Urdu Text Summarization (UTS):We developed a system on the extractive summarization of Urdu textual documents by using state of the art techniques available for text summarization. To evaluate the integrity of the developed system, a gold standard dataset is created. This dataset contains 50 Urdu documents gathered from various domains such as health, sports, politics and tourism etc.Up to this point, we have successfully achieved the accuracy of around 55%. Now, we are planning to adopt underlying system for multi document summarization task. In near future, we will conduct a comparative analysis of extractive and abstractive summarization using Tensorflow’s text summarization algorithm.
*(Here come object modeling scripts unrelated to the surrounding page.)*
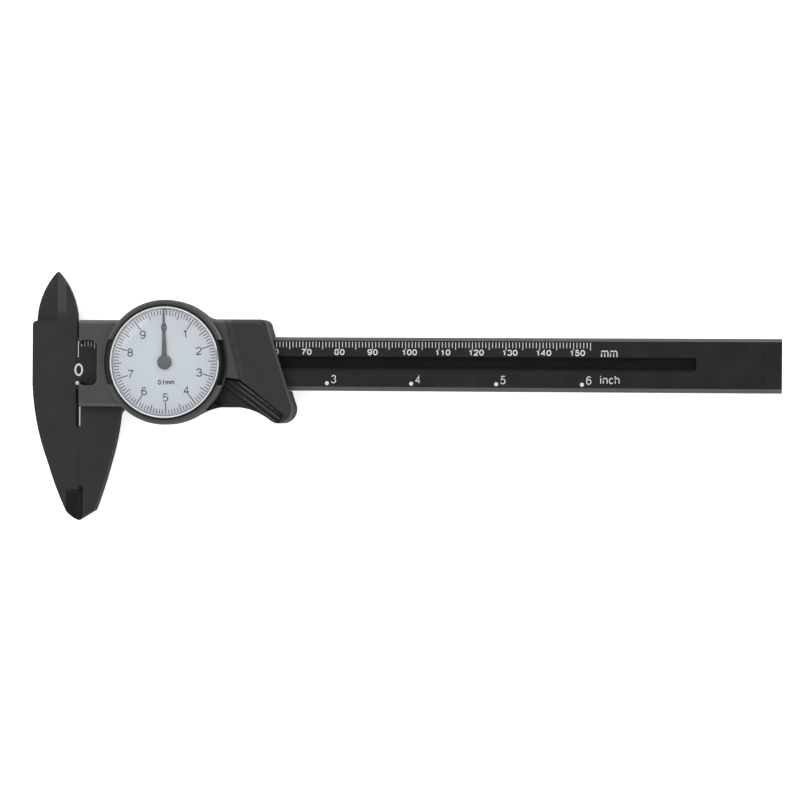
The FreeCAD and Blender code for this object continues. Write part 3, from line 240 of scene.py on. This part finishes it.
    def paint(self, mask, share, colour, level):
        """The colour, covered with a grey where the mask holds."""
        return self.blend(self.times(mask, share), colour, grey(level))

    def finish(self, colour, roughness, normal, **constants):
        """The material, with the surface's colour, roughness and bump and the shader's own constants."""
        for name, term in (("Base Color", colour), ("Roughness", roughness), ("Normal", normal)):
            if isinstance(term, (int, float)):
                self.bsdf.inputs[name].default_value = term
            elif term is not None:
                self.link(term, self.bsdf.inputs[name])
        for name, number in constants.items():
            self.bsdf.inputs[name.replace("_", " ")].default_value = number
        return self.material


def grey(level, tint=(1.0, 1.0, 1.0)):
    """A neutral colour, or a tinted one."""
    return tuple(level * part for part in tint)


def plastic(name, dark, light, rough, grain, depth, edge=0.12, wear=1.6, specular=0.35, streak=0.0):
    """Moulded plastic: fine spark-eroded grain, cloudy flow marks, faint rub marks and worn edges.

    Walls are rougher than the faces that look up, as they come from the mould, and their colour is darker as
    painted shade.
    Returns the shader with its colour, roughness and normal, so that a finish can paint zones on them.
    """
    wall_shade_tone, wall_rough = dark * 0.3, 0.9
    worn_tone = light * wear + 0.004
    s = Shader(name)
    fine = s.noise(grain, 4.0, 0.65)
    cloud = s.noise(0.16, 3.0, 0.5)
    rub = s.noise(1.0, 2.0, 0.5, s.scaled((60, 2600, 900), 0.04))
    mixed = s.plus(s.times(fine, 0.55), s.times(cloud, 0.45))
    base = s.ramp(mixed, (0.32, grey(dark)), (0.72, grey(light)))
    normal, mask = s.edges(edge)
    worn = s.times(mask, s.spread(s.noise(1.7, 3.0), 0.35, 0.65, 0.35, 1.0))
    wall = s.upright()
    # painted shade: walls are painted darker than the faces that look up
    colour = s.paint(wall, 0.7, base, wall_shade_tone)
    colour = s.blend(worn, colour, grey(worn_tone))
    shine = s.spread(cloud, 0.3, 0.7, rough - 0.04, rough + 0.05)
    shine = s.minus(shine, s.times(s.spread(rub, 0.62, 0.78, 0.0, 0.1), streak))
    shine = s.plus(shine, s.times(wall, wall_rough - rough))
    height = s.plus(fine, s.times(rub, 0.25 * streak))
    return s, colour, shine, s.bump(height, depth, normal), {"Specular_IOR_Level": specular}


def metal(name, tone, tint, rough, brushed=(1000, 1000, 1000), depth=0.006):
    """Machined or stamped metal with a brushed or turned finish."""
    s = Shader(name)
    lines = s.noise(2.2, 4.0, 0.6, s.scaled(brushed))
    cloud = s.noise(0.5, 2.0)
    mixed = s.plus(s.times(lines, 0.6), s.times(cloud, 0.4))
    colour = s.ramp(mixed, (0.3, grey(tone * 0.82, tint)), (0.7, grey(tone * 1.08, tint)))
    normal, mask = s.edges(0.06)
    shine = s.spread(lines, 0.3, 0.7, rough - 0.06, rough + 0.08)
    return s.finish(colour, shine, s.bump(lines, depth, normal), Metallic=1.0)


# ---------------------------------------------------------------- finishes

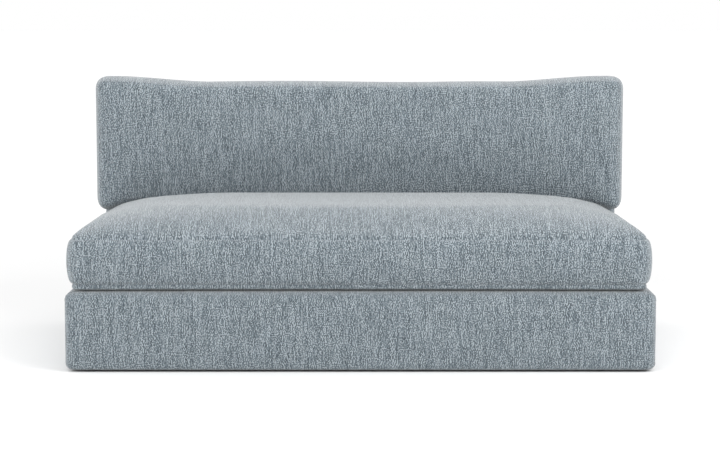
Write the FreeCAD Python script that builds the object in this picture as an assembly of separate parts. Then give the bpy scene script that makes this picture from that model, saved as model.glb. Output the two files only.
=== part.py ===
"""Armless sofa with one bench seat cushion and one back cushion, both loose.

Millimetres, +Z up, front towards -Y, so that +X is to the right in a view of the front.
The origin is on the floor, under the middle of the whole sofa.

The base is a wooden box frame that stands on small glides. Zigzag springs carry a padded deck.
A back frame of posts and rails is screwed into the base. Fabric covers padding on every outer face.
Each loose cushion is a foam core in a fibre wrap, inside a boxed cover that closes with a zip.
"""

import FreeCAD
import Part
import math
import os

V = FreeCAD.Vector

# Overall sizes
overall_width = 1780.0
overall_depth = 990.0
base_top = 247.0
back_rise = 585.0
back_end_setback = 10.0
back_depth = 120.0

# Cover, padding and boards
cover_thickness = 1.5
wadding_thickness = 12.0
board_thickness = 21.0
post_thickness = 28.0
base_corner_radius = 26.0
base_edge_radius = 24.0
back_edge_radius = 24.0
seam_beside_curve = 1.0
turn_in = 42.0
top_return = 70.0

# Base frame
glide_height = 5.7
dust_cover_thickness = 0.8
dust_cover_setback = 19.0
spring_rail_height = 120.0
spring_rail_gap = 2.0
stretcher_height = 77.0
stretcher_offset = 285.0
rear_rail_height = 122.0
corner_block_leg = 60.0
corner_block_height = 120.0

# Glides
glide_diameter = 25.0
glide_chamfer = 1.5
glide_inset = 16.0

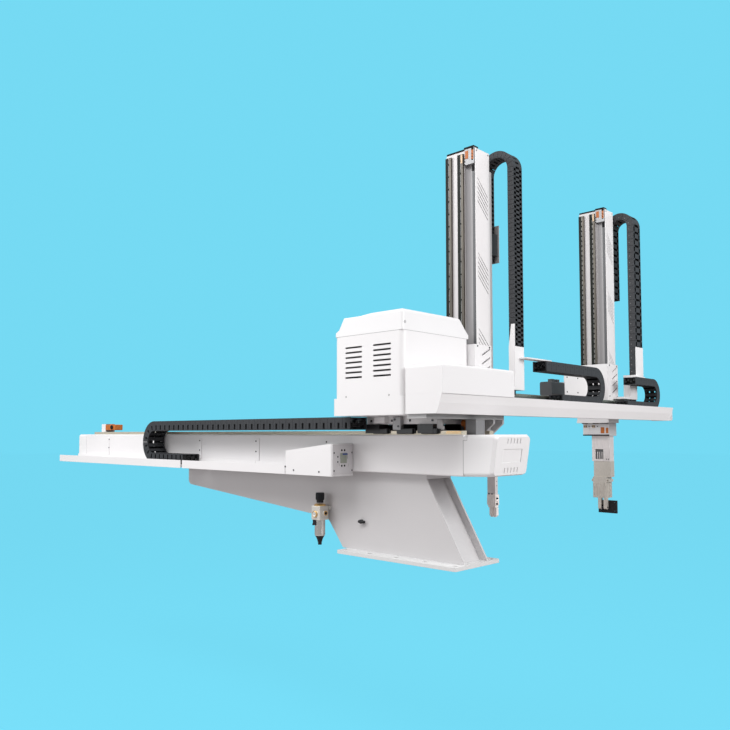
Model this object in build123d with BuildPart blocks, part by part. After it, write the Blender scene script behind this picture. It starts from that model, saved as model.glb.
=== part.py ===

Urdu Text Classification:To provide basic tool for different tasks on Urdu text analytics such as sentiment analysis, product review classification and Spam or Ham emails identification, we developed Urdu text classification system. The system at hand contains a number of per-processing techniques for Urdu text along with various feature selection algorithms. To evaluate the integrity of developed system, we built a corpus of around 700 articles by scrapping various Urdu news websites such as UrduPoint, HmariWeb, Jang, and BBC news Urdu.Up to this point, accuracy of the developed system has reached to 87% and in near future, aiming to further improve its performance.
Named Entity Recognition(NER):We are working on Urdu Named Entity Recognition which could improve the performance of Machine translation, text classification, question answering systems and speech recognition. Currently, we are working to develop named entity recognition Corpus of Urdu text.